Day 1: Tuesday @ 2:13am

Mile 69 dude, Olympia
Tom writing, Scott driving

Yawns still at a minimal level – probably because we're so friggin' hungry. That will be remedied in 80-100 miles depending on how fast the dogs and tots cook on the exhaust manifold. We forgot to bring salt for the tots so we've added to our foil-tot pack a bunch of salted sunflower seeds. We'll see if that works….

We've settled into a groove here with GNR blaring out of Scott's iPod. Speed limit is now 70 so the miles should really start melting away. Both of are thought that surely we would have seen the lights of the Strip by now.

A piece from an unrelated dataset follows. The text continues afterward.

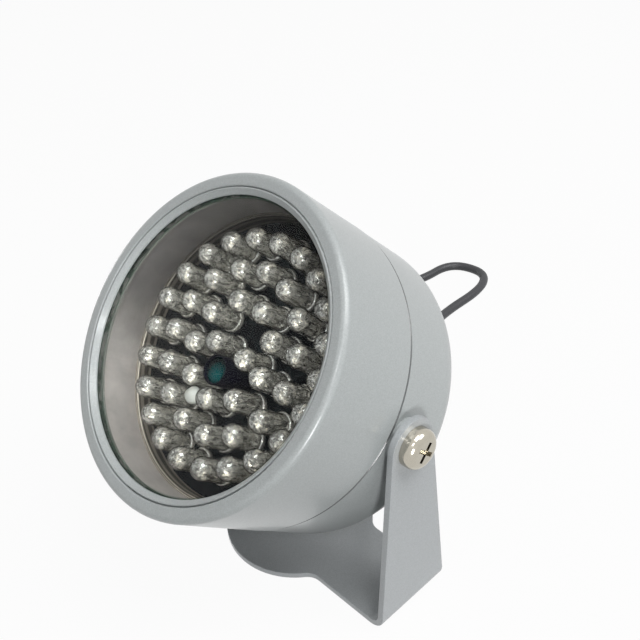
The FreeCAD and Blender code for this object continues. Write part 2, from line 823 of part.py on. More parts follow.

Guess Vegas is farther than 70 miles.

Too hungry to type more…

Day 1: Tuesday @ 1:05am

Mile 3, Seattle
Tom writing, Scott Driving

We hit the highway (like a band of gypsies), our spirits are high, and Willie Nelson's "On the Road Again" is playing for the 2nd time. Crisis was already averted as I'm now sitting on a pillow to correct the inadequate lumbar support provided by the passenger seat of Scott's Honda. Downtown Seattle is already fading from view and I believe that I can already feel the temperature rise as we push on southward. The Vegas lights are not visible yet, but we expect them over the horizon before we know it.

"Just the Good Ole Boys" by Waylon Jennings just came on – spirits now higher than before – which we did not even realize was possible. Ooh, Scott just pointed out a Florida license plate. He must be on a longer trip to a lamer place. Planes are passing overhead on their approach runs to SeaTac airport. No doubt refueling to handle the ensuing rush of Vegas travelers, each with his or her-own unique and disappointing reason for flying instead of driving.

Our hearts are of full of Vegas promises – not unlike the cooler full of freezer food which will be carbequed shortly as the hunger in our bellies is increasing with each passing mile…

WTF is this?

Got a text message from Skot that I had to check my email. Got an email from tom requesting I create and post the following blog entries of their car trip to Vegas. Enjoy.